What Smoak is not, however, is smart. She is simply a live-action Computer Engineer Barbie who has turned in her a pink laptop for a Microsoft Surface tablet. None of her accomplishments are more comprehensible to the viewer than a magic trick. Arrow would be the exact same show if Smoak were a psychic. The only way you know Smoak is supposed to be smart is her social ineptitude. And the lab coat.
Writers, in their zeal to come up with female role models have duplicated the Superman problem. The women they have constructed are so skilled that the writers struggle to find challenging problems for them.
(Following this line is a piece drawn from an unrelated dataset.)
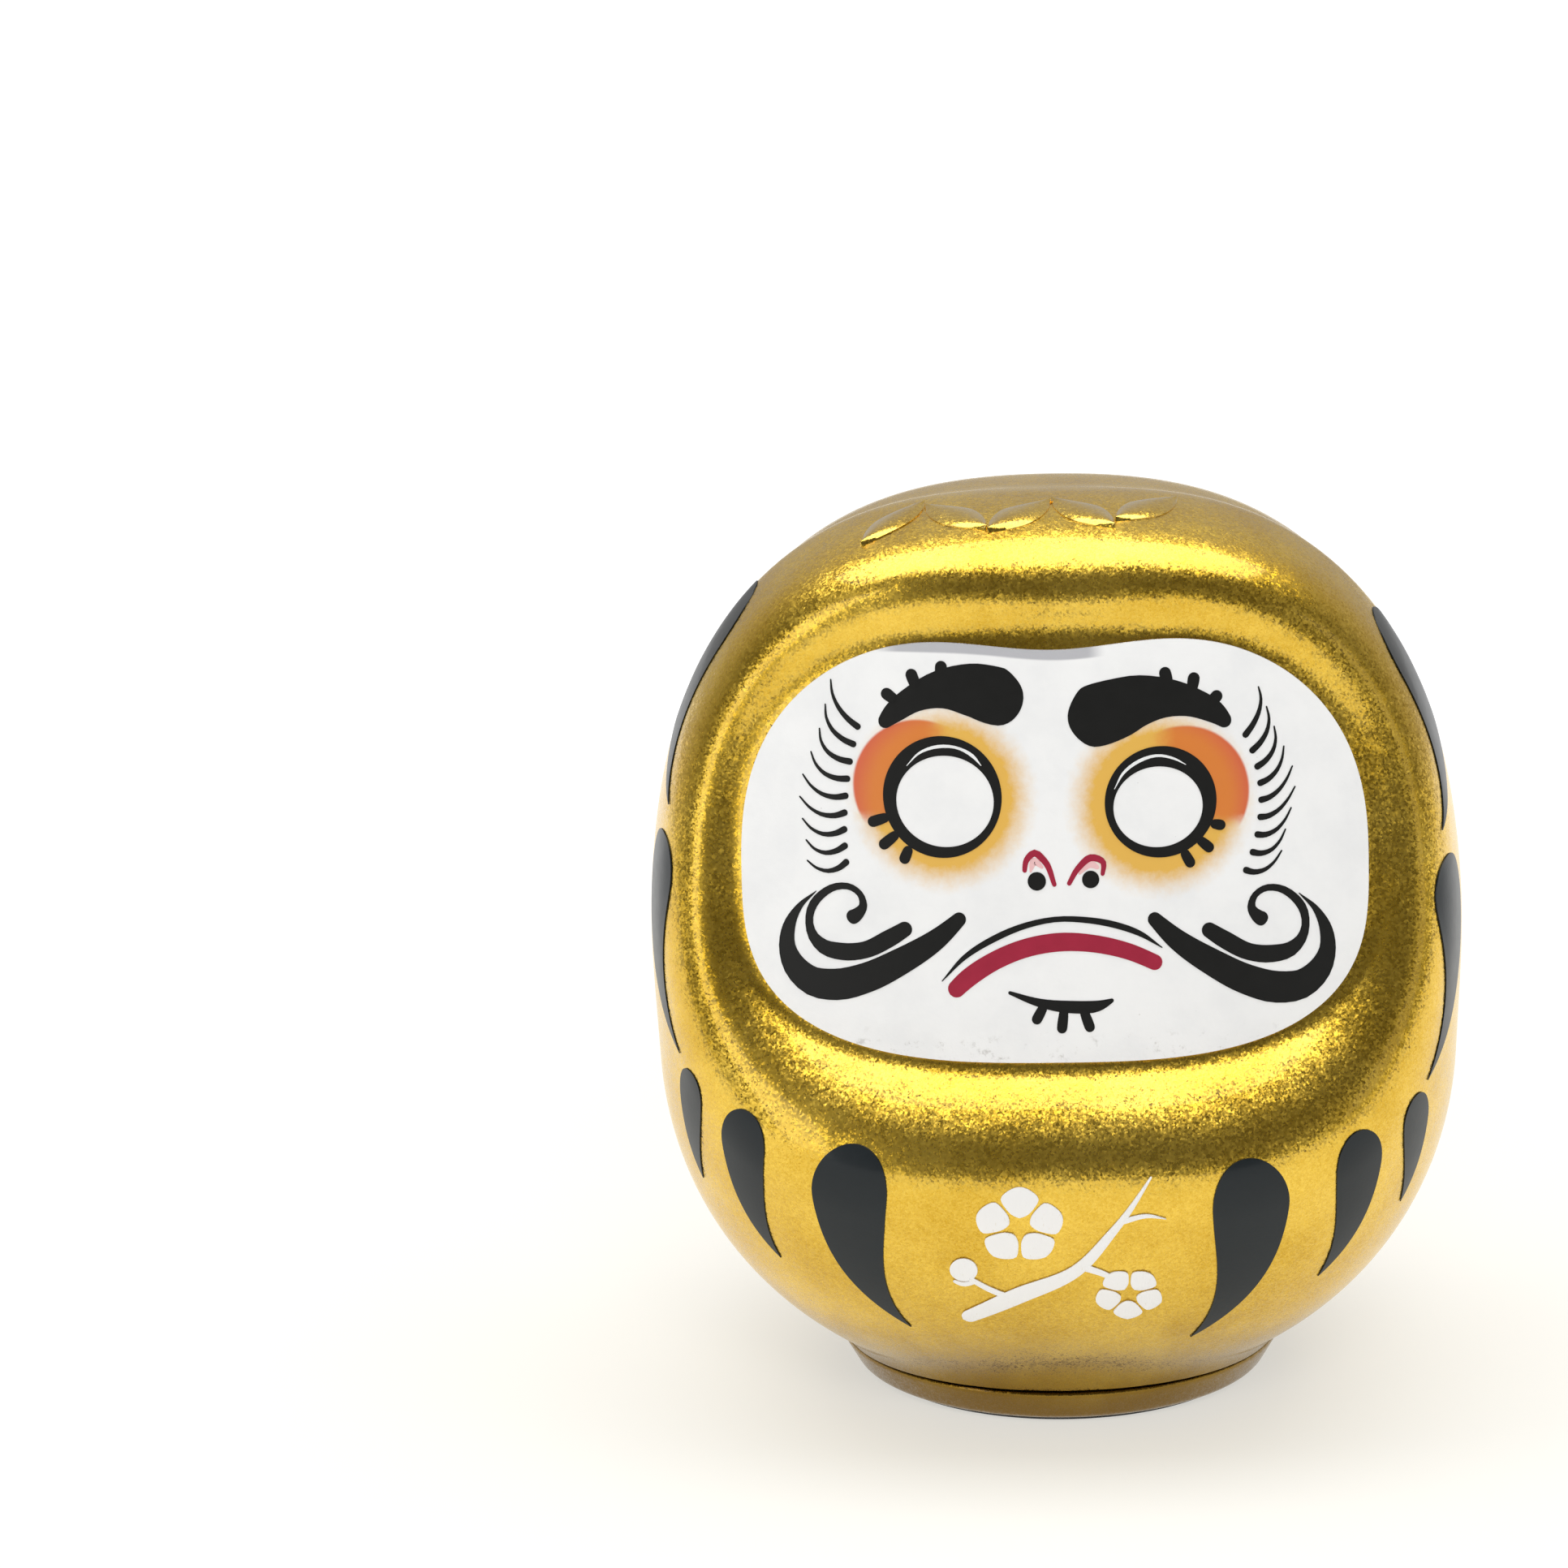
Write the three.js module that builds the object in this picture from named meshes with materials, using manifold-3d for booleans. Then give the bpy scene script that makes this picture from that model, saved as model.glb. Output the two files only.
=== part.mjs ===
// A daruma doll: two moulded half shells glued into a hollow body round a sunken face, a heavy foot glued
// under it, a felt cover under the foot, and the label, transfers and marks that lie on the outside.
// Millimetres, +Z up. The face looks along -Y, and the origin is the centre of the underside.

import * as THREE from 'three';
import { mergeVertices } from 'three/addons/utils/BufferGeometryUtils.js';
import Module from 'manifold-3d';

const wasm = await Module();
wasm.setup();

// ---------------------------------------------------------------- driving dimensions, mm

// The round of the body, as if it had neither face nor foot
const BODY = {
  halfWidth: 39.1,
  frontDepth: 37.2,
  backDepth: 37.2,
  widestZ: 34.3,
  topZ: 89.4,
  bottomZ: -0.9, // where the round of the belly would close under the foot
  crownPower: 2.77, // above 2 a rounder square, as the crown is
  bellyPower: 1.98,
  frontPower: 2.59, // plan section of the front half
  backPower: 2.2,
};

// The sunken face: its outline, its gently domed floor and the rolled rim round it
const FACE = {
  centreZ: 57,
  halfWidth: 30.2,
  topReach: 24,
  bottomReach: 17.9,
  topPower: 2.44,
  bottomPower: 3.14,
  brow: 3, // dip in the middle of the top edge
  browWidth: 11.7,
  floorY: -30.6, // middle of the floor at its lower edge
  lean: 0.176, // how far the floor leans back for each mm up
  domeRadius: 75,
  wallSlope: 0.9, // how far the recess wall widens for each mm forward
  rimRound: 8,
  floorFillet: 1,
  rimSwell: 1.9, // how far the rim stands proud of the round body
  rimOffset: 4, // from the outline out to the crest of the rim
  rimWidth: 7.5,
  rimRamp: 8, // how far forward of the middle the rim reaches its full height
};

// The rounder, fuller peak in the middle of the hood, just above the face
const PEAK = { round: 7, swell: 0.5, width: 8 };

const NECK = { radius: 21.5, rise: 14, blend: 3 };
const WALL = 2.4;
const SEAM_Y = 2; // where the front half meets the back half
const LAP = 3.5; // how far the front half's lip reaches into the back half
const FIT = 0.3; // clearance between the two halves
const MOUTH = { radius: 17.6, rise: 12 }; // the round opening that the foot's boss fills
const GLUE = 0.15; // a glue line or the bedding of a transfer

const FOOT = { topRadius: 22.3, radius: 20.4, height: 3.3, edge: 0.8, bossRise: 9, stickHole: 3, clearance: 0.4 };
const COVER = { radius: 19, thickness: 0.6 };
const LABEL = { margin: 0.9, thickness: 0.3 };
const FILM = 0.25; // thickness of a transfer
const VARNISH = 0.5; // height of the raised varnish on the crown

const FOOT_TOP = COVER.thickness + FOOT.height;
const SHELL_BOTTOM = FOOT_TOP + GLUE;

// The point that every ray to the surface starts from, well inside the body
const HEART = new THREE.Vector3(0, 5, FACE.centreZ);
const RAY_REACH = 75;
const RAY_STEPS = 40;
const TINY = 1e-6;
const WELD = 1e-4; // points closer together than this are one
const ROUND_SEGMENTS = 48; // of everything turned about the upright axis
const NECK_CROWDING = -0.45; // how strongly a skin's columns crowd towards the neck

// ---------------------------------------------------------------- the surface of the body

// Larger of two distances, with the edge between them rounded over the width k
function roundedMax(a, b, k) {
  const h = Math.max(k - Math.abs(a - b), 0) / k;
  return Math.max(a, b) + h * h * k * 0.25;
}

function roundedMin(a, b, k) {
  return -roundedMax(-a, -b, k);
}

// A superellipse norm of (u, v) and its slope, as { value, du, dv }
function norm(u, v, reachU, reachV, power) {
  const a = Math.max(Math.abs(u), TINY);
  const b = Math.max(Math.abs(v), TINY);
  const value = ((a / reachU) ** power + (b / reachV) ** power) ** (1 / power);
  const scale = value ** (1 - power);
  const du = scale * a ** (power - 1) / reachU ** power;
  const dv = scale * b ** (power - 1) / reachV ** power;
  return { value, du, dv };
}

// Distance outside the outline of the face, seen from the front
function outlineDistance(x, z) {
  const up = z > FACE.centreZ;
  const reach = up ? FACE.topReach : FACE.bottomReach;
  const power = up ? FACE.topPower : FACE.bottomPower;
  const rise = z - FACE.centreZ;
  const n = norm(x, rise, FACE.halfWidth, reach, power);
  const dip = up ? FACE.brow * (rise / reach) * Math.exp(-((x / FACE.browWidth) ** 2)) : 0;
  return (n.value - 1) / Math.hypot(n.du, n.dv) + dip;
}

function faceFloor(x, z) {
  return FACE.floorY + FACE.lean * (z - (FACE.centreZ - FACE.bottomReach)) + x * x / (2 * FACE.domeRadius);
}

// Distance outside the round body, before the face is sunk into it
function roundDistance(x, y, z) {
  const front = y < 0;
  const plan = norm(
    x, y, BODY.halfWidth, front ? BODY.frontDepth : BODY.backDepth, front ? BODY.frontPower : BODY.backPower,
  );
  const rise = z - BODY.widestZ;
  const reach = rise > 0 ? BODY.topZ - BODY.widestZ : BODY.widestZ - BODY.bottomZ;
  const n = norm(plan.value, rise, 1, reach, rise > 0 ? BODY.crownPower : BODY.bellyPower);
  const slope = Math.hypot(n.du * plan.du, n.du * plan.dv, n.dv);
  return (n.value - 1) / slope;
}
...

On Alias, Sidney Bristow’s character was superhuman, so the only way to create real tension was for her to be continually victimized by an endless stream of omnipotent quasi-government organizations—one time waking up having lost two years of her life. Chuck’s Sarah Walker was such a perfect super-spy that we rarely saw her do anything to cleverly solve a problem. She was too perfect to need to be clever in a way the audience could understand and thereby come to appreciate her for.
These depictions of women are an improvement over the disempowered ditz, but they lack humanity and as a result fail to perform even the minimal task of showing that women can be smart. These women aren’t geniuses. They are genies.
Update: I’m not quite narcissistic enough to think that the timing was meant to embarrass me, but Sarah Michelle Gellar is doing an AMA on Reddit right now.